1st place and that I see with own eyes and immeditely I become fan of sleeve without srinks. *EVGA Single Sleeve Cables from NEX1500 Classified* PSU.
That people realy need to feal and hold in hands. That wires are stronger than any other, keep shape after hard bent, thinner than MDPC-X, easy to remove without chance to later need to fix cables. Almost 20 cables in package and best option for high quality sleeve... extension are close with price.
MDPC-X if you know to sleeve cost more, If you don't than you need more to pay for someone to do that. With many brands like Seasonic lose warranty... and AX1200 price with both CORSAIR sleeve or MDPC-X sleeve are over price of NEX1500W. Because of that and 10 years warranty, best look, impossibile to deformate when bent like MDPC-X, no need to fix srinks or afraid if move something, keep thinn shape and no wire transparency, because I have MDPC-X next to this in PC definetely and I see diference 1st place NEX1500 Cables

This is only natural position for cables and you can't pack in beg like other cables without strong unnecessary force









If you know for some sleeve cables, finished or other give your impression. 
I saw these types 4 of them I try in own PC.


----------



## de.das.dude (Sep 28, 2012)

if you want the best, sleeve em yourself.


----------



## Vlada011 (Sep 28, 2012)

*Sleeve*

Advantage of MDPC-X and other sleeve is 
-different color, 
-different dimension, 
you need to use them for other things and some people love to do that/ sleeve cables some of them on 1/10 of job want to cry.
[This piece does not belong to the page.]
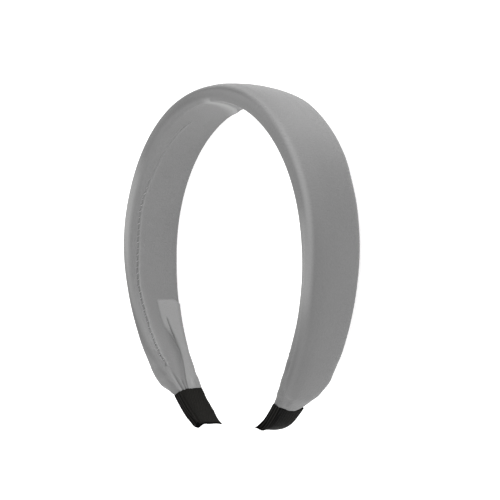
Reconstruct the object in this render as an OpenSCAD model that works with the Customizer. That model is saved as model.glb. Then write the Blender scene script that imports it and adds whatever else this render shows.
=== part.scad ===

Advanatge of EVGA sleeve is 
-stronger cables
-thinner cables
-can't wrinkle-sleeve is compact with wires, no moving
-can't fall out and see wires you can beat someone with them they stay same
-to destroy sleeve need same force like rip cable from connector without tool/impossibile
-easy stay between case and side panel because it's thin and more thinner three times when tighten than other sleeve
-easy remove
-much easy to clean dust, with 3-4 shakes if you want
-no different lenght and different shape srinks, can't be perfect never and some people don't like that

In this channel I put and perfectly fit 24pin 2 VGA cables(now I install two or graphic to be sure) and SATA power cable and close panel easy.

http://i.imgur.com/8TVgs.jpg


----------



## Delta6326 (Sep 28, 2012)

The biggest disadvantage I see is this
Hardly anyone has these connectors in their home besides for large appliances.


----------



## Vlada011 (Sep 29, 2012)

*Sleeve*

I don't understand???
PSU is capable to deliver 1600W and little more... and EVGA always use more than really need.
Maybe usuall connector is on border... If you mean on type of connector that is EU type, for USA is like this... On PSU box you have sticker depending on standard and connector inside, on cable beg is too little cticker with EU flag for that region.








In my house and my country over 50 years is connectors like on your picture for everything, if aparat need 15W have connector like on your picture, I never see different in wall in my country and probably whole EU I think except Switzerland and UK have different. But if you buy from USA you get normal like on my picture.. Only one guy from Switzerland ask for different I think he get.

http://i.imgur.com/pk0Xp.png

They probably have ready all of them or you use convertor


----------